Their ancestral lands are located between the Curaray and Napo rivers, about 50 miles (80 km) south of El Coca. These homelands—approximately 120 miles (190 km) wide and 75 to 100 miles (120 to 160 km) from north to south—are threatened by oil exploration and illegal logging practices.  In the past, Huaorani were able to protect their culture and lands from both indigenous enemies and settlers by force of arms.

In the last 40 years, they have shifted from a hunting and gathering society to living mostly in permanent forest settlements.  As many as five communities—the Tagaeri, the Huiñatare, the Oñamenane, and two groups of the Taromenane—have rejected all contact with the outside world and continue to move into more isolated areas.

Etymology 

The word  (plural of  'person') means 'humans' or 'men' in .  Before the mid 20th century, it included only those kin associated with the speaker.  Others in the ethnic group were called Waodoni, while outsiders were and are known by the derogatory term .  This structure duplicates the in-group/out-group naming conventions used by many peoples.  It reflects a period of traumatic conflict with outsiders during the 19th and early 20th century rubber boom / oil exploration.

The name  (or the alternative English spelling Waorani) represents a transliteration by English-speaking missionary linguists. The phonetic equivalent used by Spanish-speakers is  (reflecting the absence of w in Spanish spelling).  The sounds represented by the English and Spanish letters d, r and n are allophones in .

Tribal subgroups 
The Waorani are subdivided into the Toñampare, Quenahueno, Tihueno, Quihuaro, Damuintaro, Zapino, Tigüino, Huamuno, Dayuno, Quehueruno, Garzacocha (río Yasuní), Quemperi (río Cononaco) Mima, Caruhue (río Cononaco) and Tagaeri.

First encounter, as told by Scott Wallace 

According to journalist Scott Wallace, American missionaries in Ecuador attempted to contact the Huaorani in the 1950s with airdropped gifts. However, the photographs included in the package baffled the Huaorani (since they had never seen photographs before), and they believed the images were evil magical creations. When some Huaorani tribesmen found some missionaries who had landed a plane on a riverbank, the tribesmen killed the Westerners with spears.

Culture

Worldview 
In traditional animist Waodani worldview, there is no distinction between the physical and spiritual worlds, and spirits are present throughout the world. The Waodani once believed that the entire world was a forest (and used the same word, , for both).
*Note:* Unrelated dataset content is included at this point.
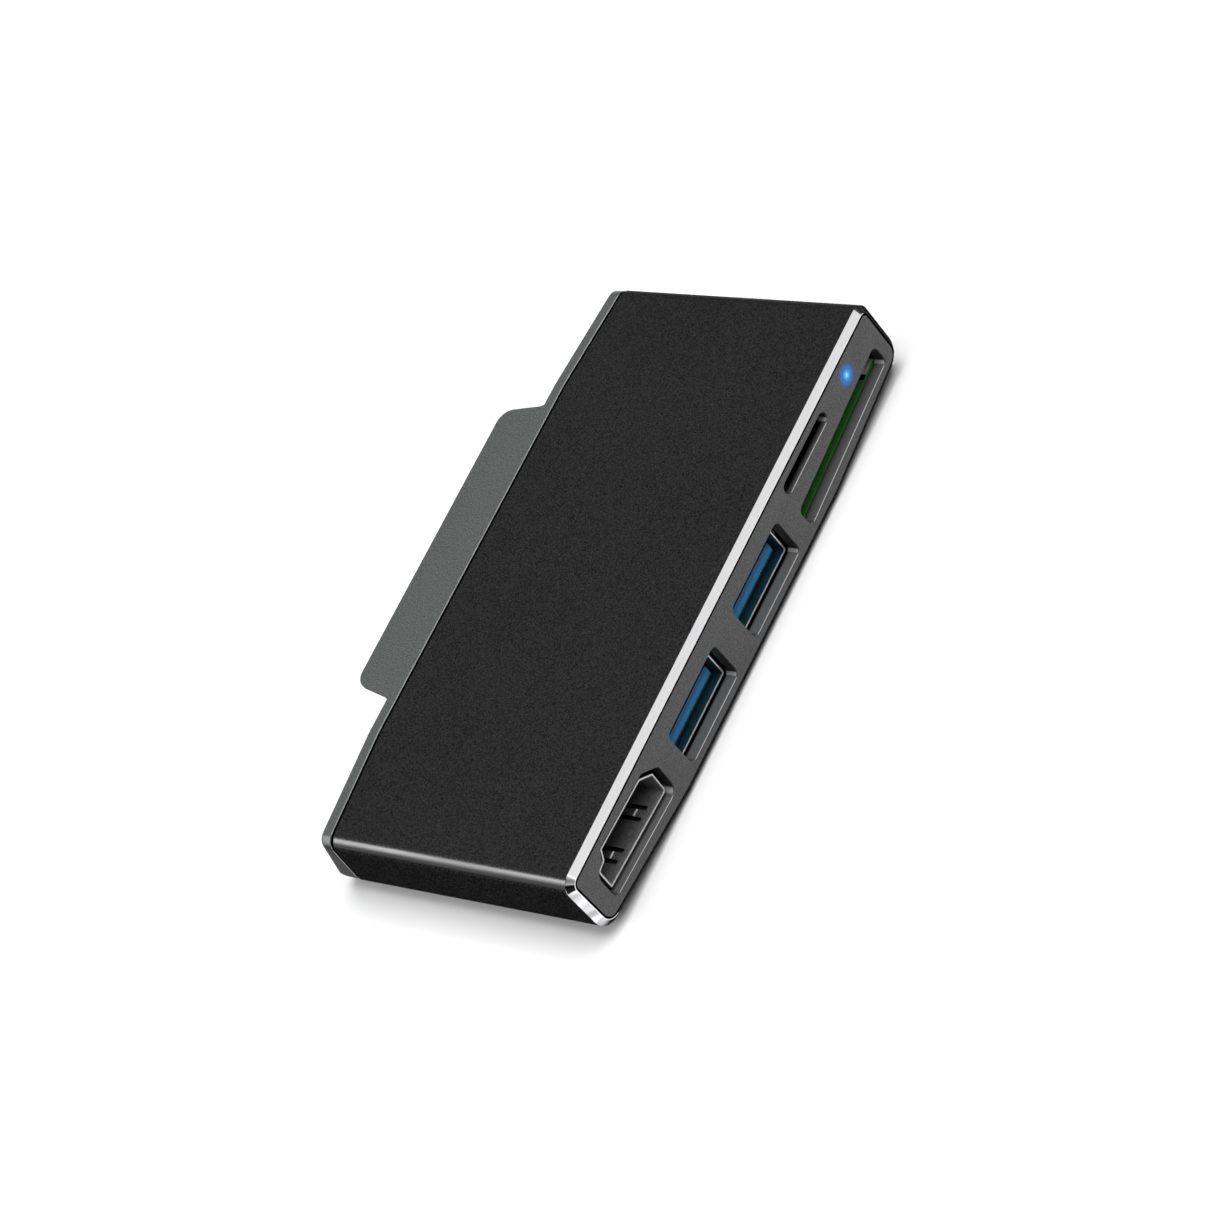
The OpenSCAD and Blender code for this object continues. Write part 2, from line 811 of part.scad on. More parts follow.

The Oriente's rain forest remains the essential basis of their physical and cultural survival. For them, the forest is home, while the outside world is considered unsafe.

In short, as one Waodani put it, "The rivers and trees are our life."  In all its specificities, the forest is woven into each Waodani life and conceptions of the world. They have remarkably detailed knowledge of its geography and ecology.

Hunting supplies a major part of the Waodani diet and is of cultural significance. Before a hunting or fishing party ensues, the community shaman will often pray for a day to ensure its success. Traditionally the creatures hunted were limited to monkeys, birds, and wild peccaries. Neither land-based predators nor birds of prey are hunted. Traditionally there was an extensive collection of hunting and eating taboos.  They refused to eat deer, on the grounds that deer eyes look similar to human eyes. While a joyful activity, hunting (even permitted animals) has ethical ramifications: "The Guarani [Waodani] must kill animals to live, but they believed dead animal spirits live on and must be placated or else do harm in angry retribution."  To counterbalance the offense of hunting, a shaman demonstrated respect through the ritual preparation of the poison, curare, used in blow darts. Hunting with such darts is not considered killing, but retrieving, essentially a kind of harvesting from the trees.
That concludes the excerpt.